All of this extra activity has required more people. The plant has boosted its work force by one-third to 160, all the while fending off incursions from surrounding warehouses like Amazon’s, which has proffered signing bonuses to attract workers.
Mr. Khalid has responded by boosting hourly pay from $16 to $18 for those who meet targets like showing up on time and avoiding mishaps.
Late last year, one of the plant’s primary machines failed, requiring the purchase of a new part. It arrived by airfreight from Germany, landing in San Francisco only two days after Mr. Khalid placed the order. But another 20 days passed before the part completed its 430-mile journey to Riverside in the back of a truck.
“The trucking company said, ‘We’re working on it, we’re working on it’” Mr. Khalid recalled.
These ceaseless brushes with volatility have injected uncertainty into every part of his operation.

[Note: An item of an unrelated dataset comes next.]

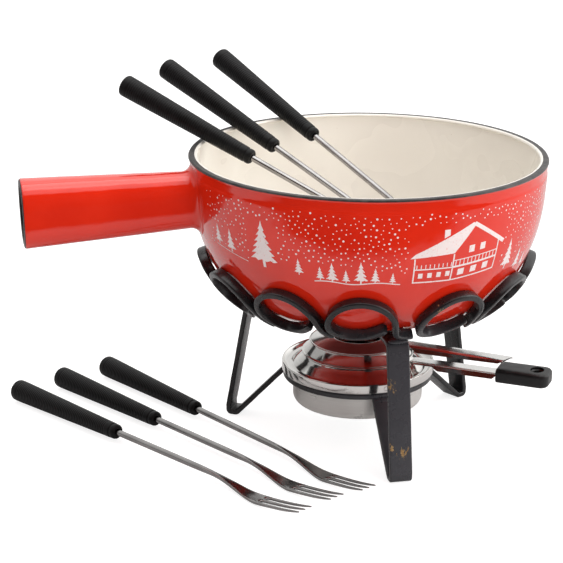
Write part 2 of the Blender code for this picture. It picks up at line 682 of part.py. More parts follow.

Mr. Khalid used to approach ordering supplies the way households manage their stocks of milk or bread — no drama involved. Now, he obsessively calls his suppliers every few days while insisting on speaking to their top managers. He knows the names of their children, their vacation plans, their favorite sports teams.
“You’ve got to be on top of it,” he said. “You’ve got to build that relationship.”
This was the backdrop as Mr. Putin unleashed his military assault on Ukraine, generating a humanitarian catastrophe, reshaping geopolitical alignments and adding strain to an already crisis-wracked global supply chain.
When Mr. Khalid heard of Mr. Biden’s decision to ban Russian oil shipments, he grasped the imperative, but he also fretted over the consequences for his business.
His factory is protected for now by his abundant supply of plastic chips — enough to last through June. But after that, he will again be exposed to the turmoil in the supply chain.
“I don’t see it getting any better,” he said.